Em 2019, uma em cada três pessoas de origem migratória que procurou um apartamento para morar nos últimos dez anos relatou ter sofrido discriminação. Ao mesmo tempo, 41% de todos os entrevistados em uma sondagem indicaram ter preocupação moderada ou grande em alugar um imóvel a um imigrante.

Embora a lei proíba a princípio tais desigualdades de tratamento, a proteção legal contra a discriminação racial no mercado imobiliário é, segundo a ADS, "caracterizada por algumas exceções". Um parecer jurídico encomendado pela agência afirma que a diretriz antirracismo da UE foi implementada de maneira insuficiente na Alemanha.

A ADS apela para que governos federal e estadual melhorem significativamente o status legal e as possibilidades de auxílio para as pessoas afetadas. A proteção contra ações governamentais também deve ser, na visão da agência, melhor definida e incluir claras consequências legais.

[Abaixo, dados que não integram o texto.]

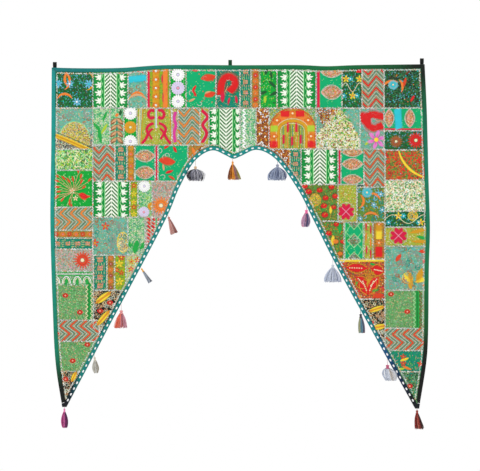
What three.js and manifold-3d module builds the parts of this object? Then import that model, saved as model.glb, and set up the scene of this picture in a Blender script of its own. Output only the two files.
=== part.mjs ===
// A toran: a door hanging of embroidered patchwork with an arch cut out for the doorway.
// It hangs flat against the wall from three tape loops, with tassels along the arch.
// Millimetres. X runs to the right, Z up, and Y away from the viewer, who sees the face
// that looks towards -Y. The origin is the middle of the top edge.
import * as THREE from "three";
import { mergeVertices } from "three/addons/utils/BufferGeometryUtils.js";
import Module from "manifold-3d";

const wasm = await Module();
wasm.setup();

// Cloth and tapes
const CLOTH_THICKNESS = 2; // patches, backing and lining, sewn flat together
const TAPE_THICKNESS = 1;
const TAPE_WIDTH = 12; // what shows of each tape that is folded over an edge
const FIT_GAP = 0.3; // between pieces that lie against each other
const FOLD_CHAMFER = 0.8; // on the outside of a tape's fold
const CREASE = 0.2; // on the inside of it
const CLOTH_INSET = TAPE_THICKNESS + CREASE + FIT_GAP; // from a tape's fold to the cloth's edge
const MITRE_GAP = 0.25; // taken off each tape where two meet at a corner
const TIP_CLEARANCE = 1.2; // between the side tape and the arch tape near a tip

// How the cloth stands off the wall
const RIPPLE = { depth: 6, pitch: 310, phase: 0.6, slant: 0.0016 };
const FINE_RIPPLE = { depth: 1.2, pitch: 173, phase: 2.1, slant: -0.0022 };
const FULL_RIPPLE_DROP = 350; // below the top edge, where the ripples reach their whole depth
const FOOT_CURL = { depth: 14, start: 600, length: 430 }; // the feet swing forward

// Heights that divide the outline
const SPRING = -369; // the arch leaves the straight legs here
const CLOTH_END = -990; // the cloth's own end inside the tapes of a foot
const TAPER_START = -1002;
const SIDE_TAPE_END = -1012; // the side tape stops here, above the arch tape's end
const TIP_START = -1013.5; // from here down the arch tape closes the whole tip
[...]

A presidente da CDU, Annegret Kramp-Karrenbauer, disse à DW que todos os aspectos de xenofobia e racismo seriam debatidos por uma comissão especial do governo. Entre as questões abordadas, estarão, segundo ela, a possibilidade da candidatura anônima a apartamentos ou empregos.

A ADS vê um passo importante na primeira lei estadual contra a discriminação aprovada recentemente por Berlim. A lei permite que as pessoas afetadas apresentem queixa, entre outras coisas, em casos de discriminação por policiais ou no campo da educação, e reivindiquem indenizações por perdas e danos morais.

Outros tipos de discriminação

No geral, a agência atuou em 3.580 casos de discriminação no ano passado. O número total de solicitações de consulta aumentou 3,6% em relação ao ano anterior. Além da discriminação com base na origem étnica, 29% de todas as queixas diziam respeito à discriminação de gênero.

Seguiram-se discriminações por deficiência (26%), idade (12%), religião (7%), identidade sexual (4%) e crença (2%).

De acordo com o relatório anual da ADS, a maior proporção de discriminação relatada ocorre no trabalho ou na procura de emprego. O segundo problema mais comum é a discriminação nos negócios do dia a dia, como procura de moradia, nas compras, em restaurantes, em apólices de seguros e serviços bancários.